Aturan Pajak E-Commerce Masih Terus ‘Digodok’
Berita

Aturan Pajak E-Commerce Masih Terus ‘Digodok’

Disarankan RPMK tentang E-Commerce ini dilakukan uji publik agar tidak merugikan para pelaku usaha e-commerce dan pengenaan pajaknya diberlakukan secara adil.

Oleh:
CR-26
Bacaan 2 Menit
Aturan Pajak E-Commerce Masih Terus ‘Digodok’
Hukumonline

Publik pelaku usaha nampaknya masih harus menunggu lebih lama lagi mengenai aturan perpajakan sektor perdagangan berbasis digital atau e-commerce. Pemerintah melalui Kementerian Keuangan sampai saat ini masih belum rampung yang rencananya bakal dituangkan dalam Rancangan Peraturan Menteri Keuangan (RPMK) ini.

Sebelumnya, pemerintah berencana menerbitkan aturan dalam bentuk Peraturan Menteri Keuangan (PMK) tentang Tata Cara Perpajakan Pelaku Usaha Perdagangan Berbasis Elektronik (e-commerce) pada awal Februari lalu. Namun, rancangan peraturan tersebut batal diterbitkan setelah mendapat kritikan dari para pelaku usaha e-commerce. Baca juga: Pemerintah Finalisasi Aturan Pajak e-Commerce

Direktur Penyuluhan, Pelayanan dan Hubungan Masyarakat (P2 Humas) Direktorat Jenderal Pajak, Hestu Yoga Saksama menjelaskan pihaknya bersama Badan Kebijakan Fiskal (BKF) Kemenkeu saat ini masih terus memperbaiki rancangan peraturan tersebut agar penerapannya tidak memberatkan pelaku usaha.

“Aturan ini belum diselesaikan karena kemarin kami dapat berbagai masukan dari para pelaku usaha e-commerce seperti marketplace. Dengan masukan-masukan yang ada kami coba bahas lagi. Mungkin akan mengundang para pelaku itu lagi. Sementara ini belum kami keluarkan (aturannya),” kata Yoga kepada Hukumonline, Rabu (29/3/2018).

Salah satu poin yang dikritik para pelaku usaha mengenai penerapan pajak yang tidak menyasar transaksi jual beli di media sosial, seperti Facebook dan Instagram. Kondisi tersebut dikhawatirkan merugikan pelaku usaha e-commerce marketplace karena berpotensi membuat para pedagang jenis ini berpindah ke media sosial.

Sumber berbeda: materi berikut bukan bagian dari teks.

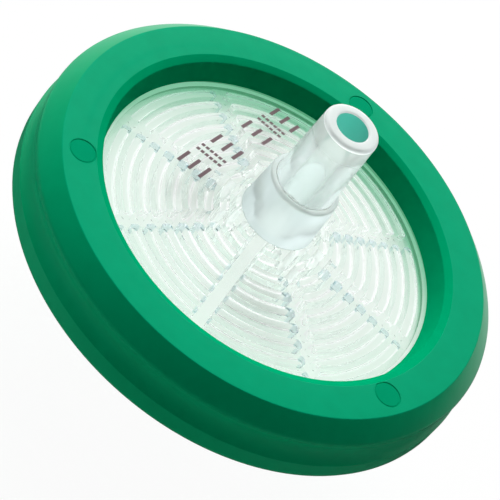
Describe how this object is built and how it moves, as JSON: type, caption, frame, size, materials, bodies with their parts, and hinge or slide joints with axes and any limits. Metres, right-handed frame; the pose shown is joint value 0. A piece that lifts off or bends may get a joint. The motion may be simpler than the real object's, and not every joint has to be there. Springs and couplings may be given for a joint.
{
  "type": "syringe filter",
  "caption": "Disc syringe filter: clear window over a white membrane, green soft ring, male luer slip nose above, female luer lock hub below.",
  "frame": {"origin": "centre of the inlet's mouth, the lowest face, on the luer axis", "axes": "+Z along the luer axis, from the inlet towards the outlet nose; X and Y along radial flow channels of the outlet housing, X through the middles of the inlet's lugs"},
  "size_m": [0.034, 0.034, 0.0242],
  "materials": {
    "clear_plastic": "clear moulded plastic",
    "membrane": "matt white microporous sheet",
    "green_ring": "satin soft moulded plastic"
  },
  "bodies": {
    "root": {"inlet_housing": "clear_plastic", "outlet_housing": "clear_plastic", "membrane": "membrane", "overmould_ring": "green_ring"}
  },
  "joints": []
}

Para pelaku usaha juga menilai kewajiban menjadi agen penyetor pajak dan menerbitkan Nomor Pokok Wajib Pajak (NPWP) virtual yang tertera dalam regulasi tersebut dapat menambah beban pekerjaan perusahaan. “Rencana kebijakan tersebut bakal meningkatkan biaya untuk kepatuhan perusahaan. Sebab, kebijakan ini  mengharuskan marketplace menjadi agen penyetor pajak. Sehingga, perusahaan harus menerbitkan faktur pajak untuk setiap transaksi di marketplace platform (sarana transaksi jual beli online).”

Hingga saat ini, pihaknya belum memutuskan skema perpajakan yang tepat di sektor ini. Dia juga belum bisa mentargetkan rampungnya pembahasan RPMK tersebut. “Sampai saat ini, kami belum bisa sampaikan bagaimana kelanjutannya. Saya juga belum bisa omongin kapan rampungnya,” kata Yoga.